Sebi also said that an SME seeking to list on ITP needs to fulfill any of the six criteria including a minimum investment of Rs 50 lakh in its equity shares by at least one alternative investment fund, venture capital fund or another category of investors as approved by the regulator.
An investment of at least Rs 50 lakh by a Qualified institutional buyer (QIB) or a merchant banker in the equity shares of the SME with a lock-in period of three years from the date of the listing. Besides, a specialised international multilateral agency or domestic agency or a public financial institution has invested in the equity capital of the SME.
“The company has received money from a scheduled bank for its project financing or working capital requirements and a period of three years has elapsed from the date of such financing and the funds so received have been fully utilised,” Sebi said.
The regulator said, “not less than 20 per cent of the post listing capital will be held by the promoters at the time of listing of specified securities of the SME which shall be locked- in for a period of three years from the date of the listing.”
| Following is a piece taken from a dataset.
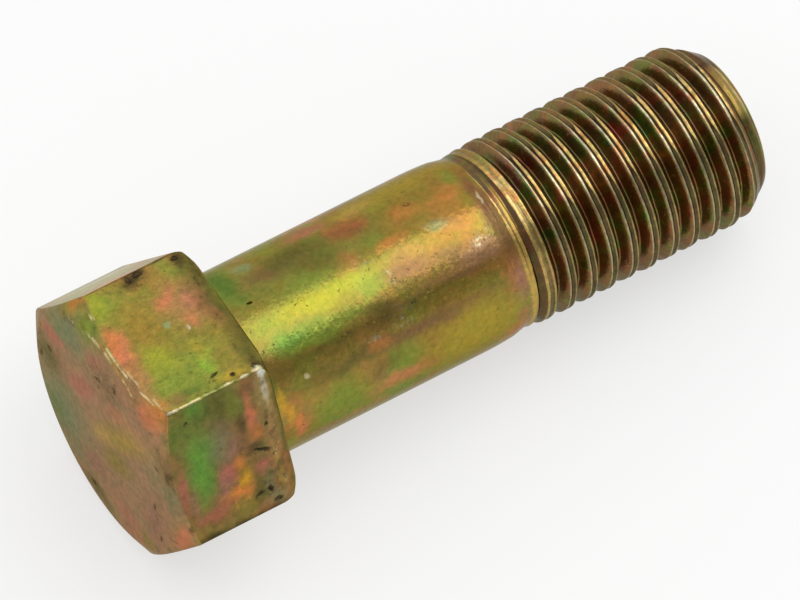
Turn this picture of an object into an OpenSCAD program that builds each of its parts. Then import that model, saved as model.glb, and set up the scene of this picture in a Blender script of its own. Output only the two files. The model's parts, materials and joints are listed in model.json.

Regarding exit norms, Sebi said that a company can exit from ITP if its shareholders approve such proposal by passing a special resolution through postal ballot where 90 percent of total votes and the majority of non-promoter votes have been cast in favor of this and the stock exchange approve such exit.
A company whose securities are listed on ITP will exit the platform “in the event of its specified securities have been listed on this platform for 10 years, the company has paid up capital of over RS 25 crore, revenue of more than Rs 300 crore and a market capitalisation of more than Rs 500 crore.”
A company listed on ITP will be delisted in case it failed to file its periodic filings with the stock exchange for more than one year, or it has not complied with corporate governance norm(s) for more than one year.